Trump this week repeated his criticism of Powell and his colleagues for keeping benchmark rates unchanged, saying they should be at least 2 percentage points lower. During an event Wednesday, he also quipped, "Am I allowed to appoint myself at the Fed? I'd do a much better job than these people."

"My guess is that — influenced by the desire not to gratuitously destabilize markets, and influenced by the fact that there are still some sound voices among Republicans in the Senate — my bet would be that the president will make a respected person the next Fed chair," said Summers, a Harvard University professor and paid contributor to Bloomberg TV.

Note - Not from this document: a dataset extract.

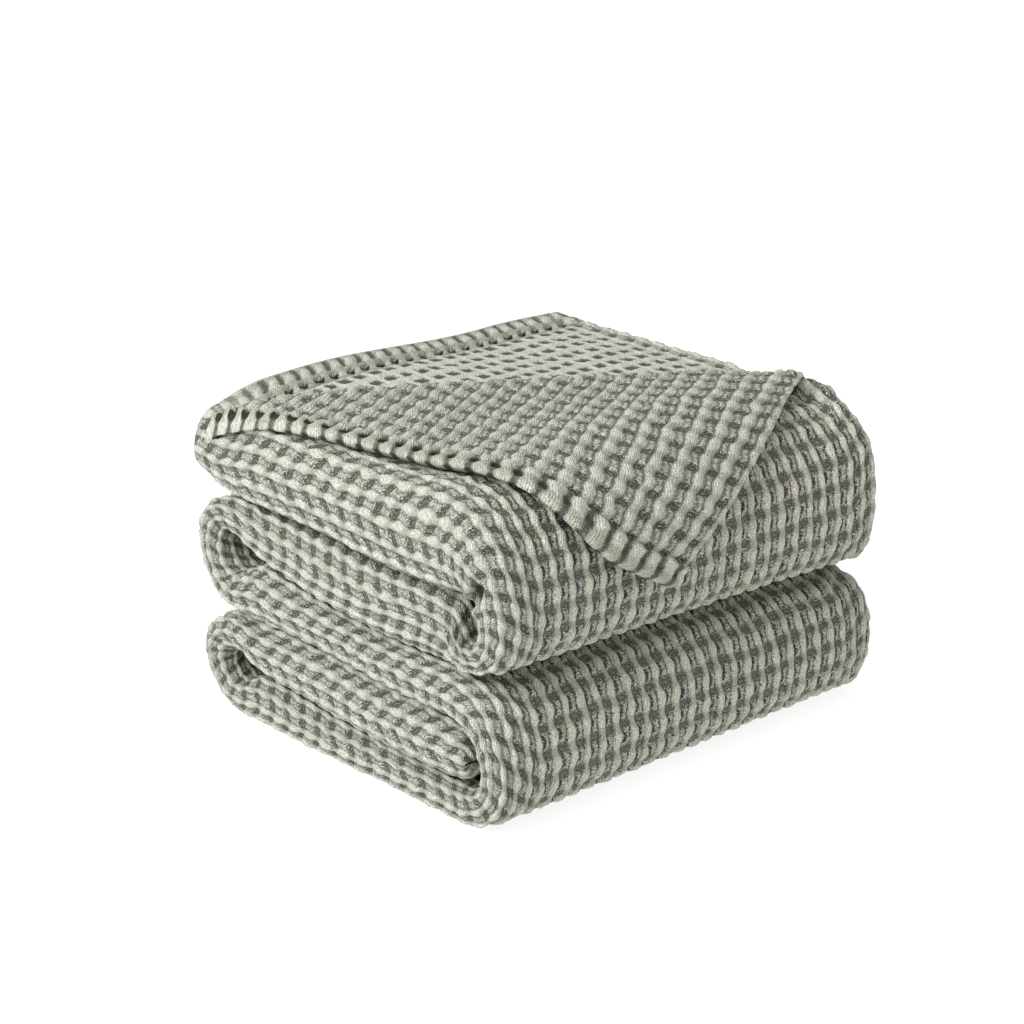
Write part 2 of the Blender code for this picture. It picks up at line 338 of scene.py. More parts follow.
@dataclass(frozen=True)
class Settling:
    """The blanket's slight unevenness, which moves every point of it a little.

    Waves are in radians for each millimetre, and phases in radians. A pair of numbers is where a
    smooth change starts and ends.
    """

    # The folded blanket's own sizes
    strip_width: float = 308.0
    middle_y: float = -5.77
    top_height: float = 190.0
    top_run_underside: float = 135.0
    top_run_z: Pair = (140.0, 175.0)

    # Slow waves up and down, and to and fro
    sag: float = 2.0
    sag_wave_x: float = 0.0173
    sag_wave_y: float = 0.013
    sag_phase: float = 0.9
    lean: float = 2.6
    lean_wave_x: float = 0.0157
    lean_wave_y: float = 0.0092
    lean_phase: float = 0.4

    # The spines in and out
    side_swell: float = 1.6
    side_wave_y: float = 0.027
    side_wave_z: float = 0.071
    side_swell_power: int = 4

    # The top run's fuller back half
    back_swell: float = 6.5
    back_swell_x: float = -55.0
    back_swell_reach: float = 125.0
    back_swell_y: Pair = (-60.0, 115.0)
    back_swell_z: Pair = (145.0, 190.0)

    # The slant of the crease between the two rolls
    roll_tilt: float = 4.0
    roll_crease: float = 89.0
    roll_tilt_reach: float = 75.0
    roll_tilt_front: Pair = (20.0, 90.0)

    # Where the top run sinks: its back left corner, its right side, and under the fold's end
    corner_drop: float = 8.0
    corner_drop_left: Pair = (100.0, 152.0)
    corner_drop_y: Pair = (70.0, 130.0)
    side_drop: float = 2.5
    side_drop_x: Pair = (80.0, 150.0)
    side_drop_y: Pair = (-110.0, -60.0)
    crest_dip: float = 6.5
    crest_dip_y: float = -59.0
    crest_dip_reach: float = 18.0

    def move(self, x: np.ndarray, y: np.ndarray, z: np.ndarray) -> np.ndarray:
        """Settle the cloth.

        Args:
            x: the points' places along the rolls, in millimetres, as are y and z.
            y: their places from front to back.
            z: their heights.

        Returns:
            The moved points in metres, on a last axis of three.
        """
        z = np.maximum(z, 0.0)
        height = z / self.top_height
        sag = self.sag * height * np.sin(self.sag_wave_x * x + self.sag_phase)
        sag = sag * np.cos(self.sag_wave_y * y)
        lean = np.sin(self.lean_wave_x * x - self.lean_wave_y * y + self.lean_phase)
        lean = self.lean * height * lean
        swell = self.side_swell * np.sin(self.side_wave_z * z + self.side_wave_y * y)
        lit_side = (2 * np.abs(x) / self.strip_width) ** self.side_swell_power
        heap = 1 - smoothstep(0.0, self.back_swell_reach, np.abs(x - self.back_swell_x))
        lift = self.back_swell * heap * smoothstep(*self.back_swell_y, y)
        lift = lift * smoothstep(*self.back_swell_z, z)
        near_crease = 1 - smoothstep(0.0, self.roll_tilt_reach, np.abs(z - self.roll_crease))
        tilt = -self.roll_tilt * 2 * x / self.strip_width * near_crease
        tilt = tilt * smoothstep(*self.roll_tilt_front, -y)
        on_top = smoothstep(*self.top_run_z, z)
        corner = smoothstep(*self.corner_drop_left, -x) * smoothstep(*self.corner_drop_y, y)
        dip = self.crest_dip * np.exp(-((y - self.crest_dip_y) / self.crest_dip_reach) ** 2)
        right = smoothstep(*self.side_drop_x, x) * on_top
        right = right * (self.side_drop * smoothstep(*self.side_drop_y, y) + dip)
        z = z + sag + lift + tilt - self.corner_drop * (corner * on_top) - right
        return np.stack((x + np.sign(x) * swell * lit_side, y + lean - self.middle_y, z), -1) * MM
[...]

Summers also said that Trump's repeated calls for Fed rate reductions are likely more of an effort to shift blame for any economic downturn than they are an outright attempt to influence the central bank's policy.

"What he's doing is setting up a situation where, if we have a recession, he will be able to blame it on something other than his administration's policies," he said.

The former Treasury chief also highlighted the role of Trump's policies in the latest update of economic forecasts by Fed board members and district-bank presidents, released Wednesday alongside the decision to keep rates unchanged.

While energy costs have come down this year, and the application of artificial intelligence bodes for an improvement in productivity, the new Fed forecasts suggest a negative, not a positive, supply shock for the economy, Summers said.

"It doesn't happen that often that the Fed revises up on inflation and unemployment at the same time," he said. "So you see a supply shock coming," he said. "What is it? It's the tariffs. We're imposing a supply shock on ourselves, and that's leading to expectations of both higher inflation and higher unemployment — making the Fed's job that much more difficult."